Environmental reporting shows a significant difference among companies on which costs get reported, Orts added. Some reports are anecdotal, sometimes written by marketing departments to build image. “Others seem more serious, and provide clear or verified data on energy use or greenhouse gases, perhaps as part of an effort to build a baseline, or for gaming with respect to future regulation.” Companies that are serious about energy performance must measure results, because you “manage what you measure.”  


“Consumption-oriented” or “bottom-up” control of greenhouse gases, is an alternative to conventional production-oriented measures, such as those covered by Kyoto Protocol standards (a treaty by some 170 countries either to reduce or report on greenhouse gas emissions under the United Nations Framework Convention on Climate Change. The U.S. has not signed the treaty).  

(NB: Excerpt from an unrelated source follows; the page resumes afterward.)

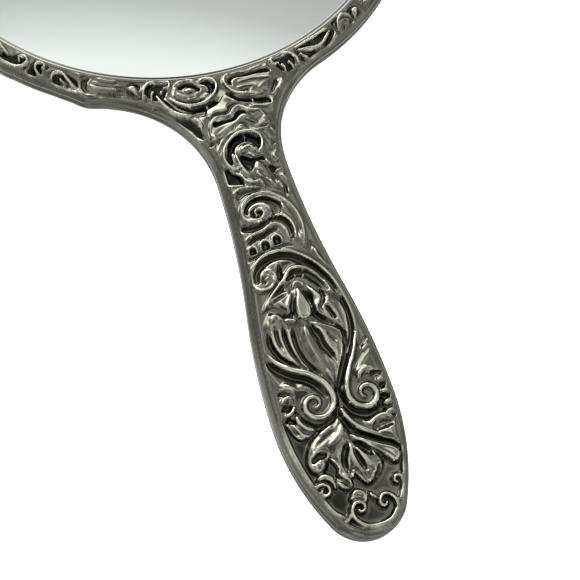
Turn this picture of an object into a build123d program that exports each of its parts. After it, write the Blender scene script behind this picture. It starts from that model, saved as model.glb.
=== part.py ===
"""Ornate plated hand mirror, lying on its back.

The origin is the centre of the flat panel on the back of the head, on the surface that the mirror rests on.
+X is across, +Y runs from the handle towards the head, and +Z is the way that the glass faces.
Two pressed shells meet at a parting plane and are soldered from inside. The front one carries the window.
"""

from build123d import *

import os

os.makedirs("parts", exist_ok=True)

# Heights above the resting surface, in millimetres.
BACK_BOTTOM_Z = 1.0  # underside of the rim and of the handle
PARTING_Z = 5.2  # where the two shells meet
FRONT_TOP_Z = 9.6  # top of the rim and the shoulders of the handle
CROWN_TOP_Z = 12.0  # highest line of the crowned handle

# The head.
HEAD_R = 67.2
VIEW_R = 60.9  # glass that shows inside the bezel
GLASS_R = 61.9
GLASS_T = 3.0
GLASS_TOP_Z = 8.0
GLASS_ARRIS = 0.4
BEZEL_TOP_Z = 9.0
BEZEL_SEAT_Z = 3.2
BEZEL_ROUND = 0.6
WINDOW_R = 62.4
PANEL_R = 47.0  # flat panel on the back, raised from the rest of it
PANEL_SLOPE = 1.0  # run of the slope round the panel

# The handle, whose edge is a chain of tangent arcs.
NECK_Y = -88.0
NECK_HALF_WIDTH = 8.45
GRIP_Y = -146.5
GRIP_HALF_WIDTH = 13.55
FLARE_SHARE = 0.56  # share of the flare's two radii that the hollow one takes
TIP_Y = -174.6
TIP_R = 9.0

# Shells.
WALL = 0.9
FRONT_EDGE_R = 2.6
BACK_EDGE_R = 3.0
CROWN_INSET = 1.9  # plain border round the crowned area
CROWN_HALF_WIDTH = 11.65
CROWN_START_Y = -64.0
SEAM_T = 0.8
SEAM_H = 1.6

# What is inside.
SILVER_T = 0.12
PAINT_T = 0.18
BOARD_T = 1.2
CLEAR = 0.15
CORE_W = 7.0
CORE_T = 2.4
CORE_END_Y = -163.0
CORE_HOLE_R = 1.6
CORE_HOLES_Y = (-82.0, -110.0, -138.0)
DAM_START_Y = -66.5
DAM_T = 2.0
FILL_DROP = 3.2  # how far the filling stays below the front's surface, clear of the folds of its relief


def arc_about(centre, start, end):
    """The shorter arc from start to end round a centre."""
    middle = (start + end) / 2
    outward = (middle - centre).normalized()
    return ThreePointArc(start, centre + outward * (start - centre).length, end)


def handle_arcs():
    """Each arc of the handle's right edge, from the head to the tip, as (centre, start, end)."""
    neck, grip, tip = Vector(NECK_HALF_WIDTH, NECK_Y), Vector(GRIP_HALF_WIDTH, GRIP_Y), Vector(0, TIP_Y)

    # The shoulder touches the head's circle and is upright at the neck.
    reach = NECK_HALF_WIDTH**2 + NECK_Y**2 - HEAD_R**2
    shoulder_r = reach / (2 * (HEAD_R - NECK_HALF_WIDTH))
    shoulder = neck + Vector(shoulder_r, 0)
    leave = shoulder.normalized() * HEAD_R

    # The flare is a hollow arc and a full one, both upright where they end.
    spread, run = GRIP_HALF_WIDTH - NECK_HALF_WIDTH, NECK_Y - GRIP_Y
    radii = (spread**2 + run**2) / (2 * spread)
    hollow_r = FLARE_SHARE * radii
    hollow = neck + Vector(hollow_r, 0)
    full = grip - Vector(radii - hollow_r, 0)
    turn = hollow + (full - hollow).normalized() * hollow_r

    # The side of the end runs into the round tip.
    drop = GRIP_Y - TIP_Y
    side_r = (GRIP_HALF_WIDTH**2 + drop**2 - 2 * drop * TIP_R) / (2 * (GRIP_HALF_WIDTH - TIP_R))
    side = grip - Vector(side_r, 0)
    end = tip + Vector(0, TIP_R)
    join = end + (end - side).normalized() * TIP_R
    return [
        (shoulder, leave, neck),
        (hollow, neck, turn),
        (full, turn, grip),
        (side, grip, join),
        (end, join, tip),
    ]


def outline_sketch(inset=0.0):
    """The mirror's plan, drawn in by inset."""
    arcs = handle_arcs()
    leave = arcs[0][1]
    across = Vector(-leave.X, leave.Y)
    with BuildSketch() as plan:
        with BuildLine() as edge:
            ThreePointArc(across, (0, HEAD_R), leave)
            for centre, start, end in arcs:
                arc_about(centre, start, end)
            mirror([e for e in edge.edges() if e.center().Y < leave.Y], about=Plane.YZ)
        make_face()
        if inset:
            offset(amount=-inset, kind=Kind.ARC)
    return plan.sketch


def crown(drop=0.0, inset=0.0):
    """The raised lens over the handle: its plan, cut by a cylinder along Y and a flatter one along X."""
    top = CROWN_TOP_Z - drop
    shoulder = FRONT_TOP_Z - drop
    rise = top - shoulder
    across = (CROWN_HALF_WIDTH**2 + rise**2) / (2 * rise)
    half_length = (CROWN_START_Y - TIP_Y) / 2
    along = (half_length**2 + rise**2) / (2 * rise)
    middle_y = TIP_Y + half_length
    plan = outline_sketch(CROWN_INSET + inset)
    with BuildPart() as lens:
        with BuildSketch(Plane.XY.offset(shoulder - WALL)):
            add(plan)
            with Locations((0, CROWN_START_Y + HEAD_R * 2)):
                Rectangle(4 * HEAD_R, 4 * HEAD_R, mode=Mode.SUBTRACT)
        extrude(amount=rise + 2 * WALL)
        with Locations(Location((0, middle_y, top - across), (90, 0, 0))):
            Cylinder(across, 4 * half_length, mode=Mode.INTERSECT)
        with Locations(Location((0, middle_y, top - along), (0, 90, 0))):
            Cylinder(along, 4 * HEAD_R, mode=Mode.INTERSECT)
    return lens.part


# Plans and crowns that several pieces share.
outer_plan = outline_sketch()
inner_plan = outline_sketch(WALL)
seam_plan = outline_sketch(WALL + SEAM_T)
fill_plan = outline_sketch(WALL + CLEAR)
outer_crown = crown()
inner_crown = crown(drop=WALL, inset=WALL)
fill_crown = crown(drop=FILL_DROP, inset=WALL + CLEAR)

# Heights of the layers under the glass.
glass_bottom = GLASS_TOP_Z - GLASS_T
silver_bottom = glass_bottom - SILVER_T
paint_bottom = silver_bottom - PAINT_T
board_bottom = paint_bottom - BOARD_T
floor_top = BACK_BOTTOM_Z + WALL


# Front shell: rim, shoulders and handle front in one pressed sheet, with the window's wall turned down.
with BuildPart() as front_hollow:
    with BuildSketch(Plane.XY.offset(PARTING_Z)):
        add(inner_plan)
    extrude(amount=FRONT_TOP_Z - WALL - PARTING_Z)
    fillet(front_hollow.faces().sort_by(Axis.Z)[-1].edges(), FRONT_EDGE_R - WALL)
    add(inner_crown)
    with BuildSketch(Plane.XY.offset(PARTING_Z)):
        Circle(WINDOW_R + WALL)
    extrude(amount=FRONT_TOP_Z, mode=Mode.SUBTRACT)

with BuildPart() as front_shell:
    with BuildSketch(Plane.XY.offset(PARTING_Z)):
        add(outer_plan)
    extrude(amount=FRONT_TOP_Z - PARTING_Z)
    fillet(front_shell.faces().sort_by(Axis.Z)[-1].edges(), FRONT_EDGE_R)
    add(outer_crown)
    add(front_hollow.part, mode=Mode.SUBTRACT)
    with BuildSketch(Plane.XY.offset(PARTING_Z)):
        Circle(WINDOW_R)
    extrude(amount=FRONT_TOP_Z, mode=Mode.SUBTRACT)
front_shell.part.label = "front_shell"
export_step(front_shell.part, "parts/front_shell.step")


# Back shell: a pressed dish with rounded edges and a raised flat panel that the mirror rests on.
with BuildPart() as back_hollow:
    with BuildSketch(Plane.XY.offset(floor_top)):
        add(inner_plan)
    extrude(amount=PARTING_Z - floor_top)
    fillet(back_hollow.faces().sort_by(Axis.Z)[0].edges(), BACK_EDGE_R - WALL)
    with BuildSketch(Plane.XY.offset(floor_top)):
        Circle(PANEL_R + PANEL_SLOPE)
    with BuildSketch(Plane.XY.offset(WALL)):
        Circle(PANEL_R)
    loft()

with BuildPart() as back_shell:
    with BuildSketch(Plane.XY.offset(BACK_BOTTOM_Z)):
        add(outer_plan)
    extrude(amount=PARTING_Z - BACK_BOTTOM_Z)
    fillet(back_shell.faces().sort_by(Axis.Z)[0].edges(), BACK_EDGE_R)
    with BuildSketch(Plane.XY.offset(BACK_BOTTOM_Z)):
        Circle(PANEL_R + PANEL_SLOPE)
    with BuildSketch(Plane.XY):
        Circle(PANEL_R)
    loft()
    add(back_hollow.part, mode=Mode.SUBTRACT)
back_shell.part.label = "back_shell"
export_step(back_shell.part, "parts/back_shell.step")


# Bezel: the bright ring round the glass, with a lip over its face and a skirt down its edge.
with BuildPart() as bezel_ring:
    with BuildSketch(Plane.XY.offset(BEZEL_SEAT_Z)):
        Circle(WINDOW_R)
        Circle(VIEW_R, mode=Mode.SUBTRACT)
    extrude(amount=BEZEL_TOP_Z - BEZEL_SEAT_Z)
    fillet(bezel_ring.faces().sort_by(Axis.Z)[-1].edges(), BEZEL_ROUND)
    with BuildSketch(Plane.XY.offset(BEZEL_SEAT_Z)):
        Circle(GLASS_R + CLEAR / 2)
    extrude(amount=GLASS_TOP_Z - BEZEL_SEAT_Z, mode=Mode.SUBTRACT)
bezel_ring.part.label = "bezel_ring"
export_step(bezel_ring.part, "parts/bezel_ring.step")


# Glass: a disc of float glass with a ground arris round both edges.
with BuildPart() as mirror_glass:
    with BuildSketch(Plane.XY.offset(glass_bottom)):
        Circle(GLASS_R)
    extrude(amount=GLASS_T)
    chamfer(mirror_glass.edges().filter_by(GeomType.CIRCLE), GLASS_ARRIS)
mirror_glass.part.label = "mirror_glass"
export_step(mirror_glass.part, "parts/mirror_glass.step")


# The silver on the back of the glass.
with BuildPart() as silvering:
    with BuildSketch(Plane.XY.offset(silver_bottom)):
        Circle(GLASS_R - GLASS_ARRIS)
    extrude(amount=SILVER_T)
silvering.part.label = "silvering"
export_step(silvering.part, "parts/silvering.step")


# The paint that seals the silver.
with BuildPart() as backing_paint:
    with BuildSketch(Plane.XY.offset(paint_bottom)):
        Circle(GLASS_R - GLASS_ARRIS)
    extrude(amount=PAINT_T)
backing_paint.part.label = "backing_paint"
export_step(backing_paint.part, "parts/backing_paint.step")


# The card behind the glass.
with BuildPart() as backing_board:
    with BuildSketch(Plane.XY.offset(board_bottom)):
        Circle(GLASS_R - CLEAR)
    extrude(amount=BOARD_T)
backing_board.part.label = "backing_board"
export_step(backing_board.part, "parts/backing_board.step")


# The felt pad that presses the glass up against the bezel, stepped to carry the bezel's skirt as well.
with BuildPart() as packing_pad:
    with BuildSketch(Plane.XY.offset(floor_top)):
        Circle(WINDOW_R - CLEAR)
    extrude(amount=BEZEL_SEAT_Z - floor_top)
    with BuildSketch(Plane.XY.offset(BEZEL_SEAT_Z)):
        Circle(GLASS_R - CLEAR)
    extrude(amount=board_bottom - BEZEL_SEAT_Z)
packing_pad.part.label = "packing_pad"
export_step(packing_pad.part, "parts/packing_pad.step")


# The solder that joins the shells, inside and all the way round.
with BuildPart() as solder_seam:
    with BuildSketch(Plane.XY.offset(PARTING_Z - SEAM_H / 2)):
        add(inner_plan)
        add(seam_plan, mode=Mode.SUBTRACT)
    extrude(amount=SEAM_H)
solder_seam.part.label = "solder_seam"
export_step(solder_seam.part, "parts/solder_seam.step")


# The flat steel bar that stiffens the handle and neck, drilled so that the filling keys into it.
with BuildPart() as handle_core:
    with BuildSketch(Plane.XY.offset(PARTING_Z - CORE_T / 2)):
        with Locations((0, (DAM_START_Y + CORE_END_Y) / 2)):
            SlotOverall(DAM_START_Y - CORE_END_Y, CORE_W, rotation=90)
        with Locations([(0, y) for y in CORE_HOLES_Y]):
            Circle(CORE_HOLE_R, mode=Mode.SUBTRACT)
    extrude(amount=CORE_T)
handle_core.part.label = "handle_core"
export_step(handle_core.part, "parts/handle_core.step")


# The space inside the handle, which the dam and the filling share.
with BuildPart() as handle_space:
    with BuildSketch(Plane.XY.offset(floor_top)):
        add(fill_plan)
    extrude(amount=FRONT_TOP_Z - FILL_DROP - floor_top)
    fillet(handle_space.faces().sort_by(Axis.Z)[0].edges(), BACK_EDGE_R - WALL)
    fillet(handle_space.faces().sort_by(Axis.Z)[-1].edges(), FRONT_EDGE_R - WALL)
    add(fill_crown)
    add(handle_core.part, mode=Mode.SUBTRACT)
    add(solder_seam.part, mode=Mode.SUBTRACT)


# The card that stops the filling at the neck until it sets.
with BuildPart() as filling_dam:
    add(handle_space.part)
    with Locations((0, DAM_START_Y - DAM_T / 2, PARTING_Z)):
        Box(4 * HEAD_R, DAM_T, 4 * CROWN_TOP_Z, mode=Mode.INTERSECT)
filling_dam.part.label = "filling_dam"
export_step(filling_dam.part, "parts/filling_dam.step")


# The pitch and plaster that fills the handle round the bar.
fill_length = DAM_START_Y - DAM_T - TIP_Y
with BuildPart() as handle_filling:
    add(handle_space.part)
    with Locations((0, TIP_Y + fill_length / 2, PARTING_Z)):
        Box(4 * HEAD_R, fill_length, 4 * CROWN_TOP_Z, mode=Mode.INTERSECT)
handle_filling.part.label = "handle_filling"
export_step(handle_filling.part, "parts/handle_filling.step")
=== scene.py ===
"""Ornate plated hand mirror: relief shells, materials, light and camera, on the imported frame."""
import math

import bpy
import numpy as np
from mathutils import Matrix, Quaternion, Vector
from mathutils.geometry import delaunay_2d_cdt

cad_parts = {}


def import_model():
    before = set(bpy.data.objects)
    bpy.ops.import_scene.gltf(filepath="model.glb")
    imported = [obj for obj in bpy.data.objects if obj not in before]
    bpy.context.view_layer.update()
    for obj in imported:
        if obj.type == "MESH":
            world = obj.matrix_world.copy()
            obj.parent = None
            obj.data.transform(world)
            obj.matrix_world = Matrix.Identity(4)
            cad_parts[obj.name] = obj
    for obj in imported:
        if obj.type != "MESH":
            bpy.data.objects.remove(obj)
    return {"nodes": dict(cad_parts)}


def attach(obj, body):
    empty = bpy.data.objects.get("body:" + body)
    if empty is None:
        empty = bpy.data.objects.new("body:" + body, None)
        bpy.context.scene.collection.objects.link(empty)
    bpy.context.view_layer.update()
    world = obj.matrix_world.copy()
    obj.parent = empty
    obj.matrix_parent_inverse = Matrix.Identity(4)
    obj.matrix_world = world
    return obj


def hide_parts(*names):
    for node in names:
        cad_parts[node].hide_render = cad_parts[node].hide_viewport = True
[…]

Kyoto’s standards “place a bubble over a whole country,” measure the output of greenhouse gases and then work at reducing those levels, Orts said. Those favoring a consumption-oriented approach, however, contend that this method fails to measure everything. “What about what you buy? If you ride your bike to the store and buy a pair of jeans, there is no accounting for any greenhouse gases emissions in that purchase.” Yet those items carry some level of greenhouse gas footprint.


One consumer-oriented solution noted at the conference is to have such goods carry a label noting the amount of CO2 expended in the product’s life cycle. With this approach, “You don’t have to focus on individual countries and what they are emitting, which has been a big political roadblock,” Orts noted. Instead, borders disappear.


While much of the conference focused on greenhouse gas emissions, Orts added, “Environmental issues are much broader than just climate change, and other major issues — including resource scarcity, biodiversity loss, and air and water pollution, especially in developing countries — will continue to provide significant challenges to business, academics and policy-makers.”